Track pricing performance. Monitor average selling price by product and customer over time. Identify margin trends — is the average discount increasing? Are more customers negotiating special rates? Is promotional pricing being used more frequently? These trends reveal whether your pricing strategy is maintaining margins or gradually giving them away.
Frequently Asked Questions
Can our existing ERP handle complex B2B pricing?
Most modern ERP systems include pricing modules that handle customer-specific rates, volume tiers, and date-bound pricing. However, the capability exists does not mean it is configured correctly. Many businesses buy ERP systems with sophisticated pricing features but continue using spreadsheets because the pricing module was not set up during implementation. Review your ERP's pricing capabilities — you may already own the solution.

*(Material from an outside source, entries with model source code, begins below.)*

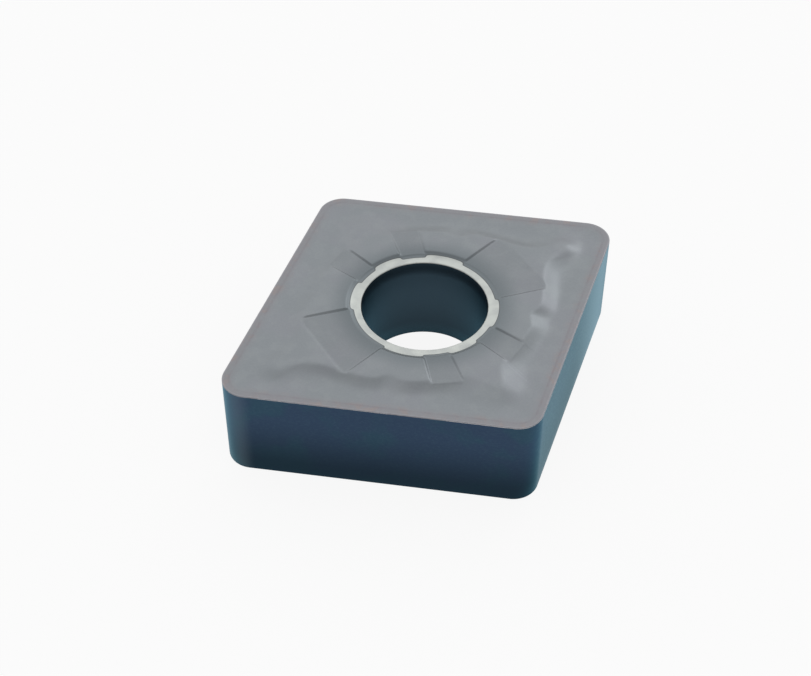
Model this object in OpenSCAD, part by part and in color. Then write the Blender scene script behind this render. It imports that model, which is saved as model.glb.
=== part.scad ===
// Rhombic turning insert, 80 degree corners, with a pressed chip former on its upper face.
// Pressed and sintered in one piece: one solid, with nothing inside it.
// Origin at the middle of the flat seat, +Z towards the chip former, acute corners on the X axis.

/* [Blank] */
// Circle that touches all four flanks
inscribed_circle = 19.05; // [17:0.05:24]
// Angle of the two acute corners
corner_angle = 80; // [78:0.5:82]
// Radius of all four noses, seen from above
nose_radius = 1.6; // [1.2:0.1:2.4]
// Seat to cutting edge
thickness = 6.35; // [4.76:0.01:9.52]

/* [Hole] */
// Through hole for the clamping pin
hole_diameter = 7.94; // [6.35:0.01:8.3]
// Break of the hole's upper rim
rim_break = 0.04; // [0.02:0.01:0.1]
// Chamfer of the hole at the seat
seat_chamfer = 0.17; // [0.05:0.01:0.4]

/* [Contact ring] */
// Outer diameter of the bright, dished ring round the hole
ring_diameter = 9.3; // [9.1:0.02:9.6]
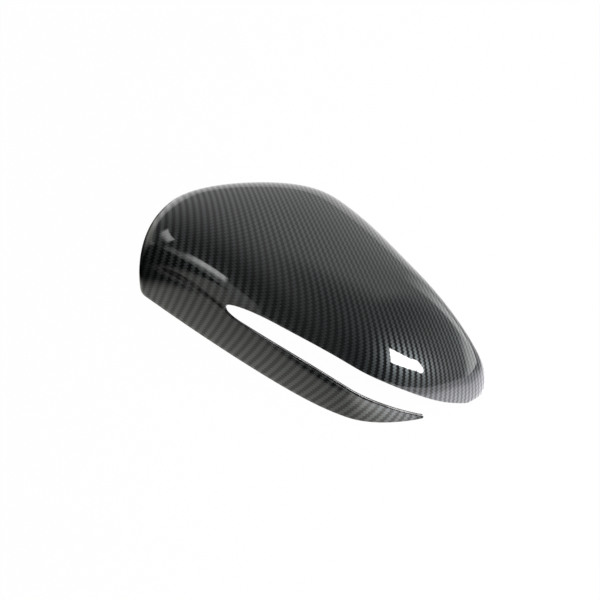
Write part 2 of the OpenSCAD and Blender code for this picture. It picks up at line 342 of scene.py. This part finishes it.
    def ceiling(self, x, y):
        """Height of the inner skin over a place."""
        s, d = self.s, self.s.wall
        off = y + self.y_mid - self.ridge(x)
        if off < 0:
            rise = (1 - clamp01(-off / self.low(x, d)) ** s.low_power) ** (1 / s.low_power)
        else:
            rise = (1 - clamp01(off / self.top(x, d)) ** 2) ** (1 / s.top_power)
        return self.crown(x, d) * rise

    def wall_y(self, x, side):
        """Place across of the inner wall at the rim, on the LOWER or the UPPER side."""
        reach = self.low(x, self.s.wall) if side == LOWER else self.top(x, self.s.wall)
        return self.ridge(x) - self.y_mid + side * reach


class Wire:
    """Wraps a node socket, so that shader maths reads as Python."""

    def __init__(self, net, socket):
        self.net, self.socket = net, socket

    def other(self, key):
        """Another output of the same node."""
        return Wire(self.net, self.socket.node.outputs[key])

    def math(self, operation, *values):
        inputs = dict(enumerate((self,) + values))
        return self.net.node("ShaderNodeMath", dict(operation=operation), inputs)

    def __add__(self, other):
        return self.math("ADD", other)

    __radd__ = __add__

    def __sub__(self, other):
        return self.math("SUBTRACT", other)

    def __rsub__(self, other):
        return self.net.node("ShaderNodeMath", dict(operation="SUBTRACT"), {0: other, 1: self})

    def __mul__(self, other):
        return self.math("MULTIPLY", other)

    __rmul__ = __mul__

    def floor(self):
        return self.math("FLOOR")

    def fract(self):
        return self.math("FRACT")

    def modulo(self, n):
        return self.math("FLOORED_MODULO", n)

    def below(self, n):
        return self.math("LESS_THAN", n)

    def size_of(self):
        return self.math("ABSOLUTE")

    def at_least(self, n):
        return self.math("MAXIMUM", n)

    def between(self, low, high):
        return self.at_least(low).math("MINIMUM", high)

    def smooth(self, low, high, out_low=0.0, out_high=1.0):
        """Soft step from one level to the other, between two values."""
        return self.net.node("ShaderNodeMapRange", dict(interpolation_type="SMOOTHSTEP"),
                             {"Value": self, "From Min": low, "From Max": high,
                              "To Min": out_low, "To Max": out_high})


class Net:
    """Adds nodes to one material's or world's tree."""

    def __init__(self, owner):
        owner.use_nodes = True
        self.tree = owner.node_tree
        self.tree.nodes.clear()

    def node(self, kind, settings=None, inputs=None, output=0):
        """Adds a node, first its settings, then its inputs, and gives one of its outputs."""
        made = self.tree.nodes.new(kind)
        for key, value in (settings or {}).items():
            setattr(made, key, value)
        for key, value in (inputs or {}).items():
            if isinstance(value, Wire):
                self.tree.links.new(value.socket, made.inputs[key])
            else:
                made.inputs[key].default_value = value
        return Wire(self, made.outputs[output]) if made.outputs else None

    def object_place(self):
        return self.node("ShaderNodeTexCoord", output="Object")

    def noise(self, place, scale, detail=2.0):
        return self.node("ShaderNodeTexNoise", None,
                         {"Vector": place, "Scale": scale, "Detail": detail})

    def attribute(self, name):
        """Number kept at the piece's vertices."""
        return self.node("ShaderNodeAttribute", dict(attribute_name=name), output="Fac")

    def vector(self, operation, a, b, output=0):
        return self.node("ShaderNodeVectorMath", dict(operation=operation), {0: a, 1: b}, output)

    def dot(self, a, b):
        return self.vector("DOT_PRODUCT", a, b, "Value")

    def scaled(self, tint, level):
        """Colour times a number."""
        return self.node("ShaderNodeVectorMath", dict(operation="SCALE"), {0: tint, "Scale": level})

    def blend(self, factor, a, b):
        """Mix of two colours by a factor."""
        return self.node("ShaderNodeMix", dict(data_type="RGBA"), {0: factor, 6: a, 7: b}, 2)

    def rays(self):
        """Shares of rays that see a thing directly, and of those that see it mirrored."""
        camera = self.node("ShaderNodeLightPath", output="Is Camera Ray")
        return camera + camera.other("Is Transmission Ray"), camera.other("Is Glossy Ray")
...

How do we transition from spreadsheet pricing to a system?
Export your current pricing data and clean it systematically. Identify and resolve duplicates, conflicting rates, and expired terms. Load the cleaned data into your pricing system and validate by comparing system-generated prices against known correct prices for a sample of customer-product combinations. Run both systems in parallel for one month before retiring spreadsheets.
How do we prevent sales reps from discounting too aggressively?
Set minimum price or minimum margin thresholds in the system. Sales representatives can offer any price above the threshold without approval. Prices below the threshold require manager approval with justification. This gives sales flexibility for competitive situations while preventing margin erosion from habitual discounting. Track discount frequency and depth by representative to identify coaching needs.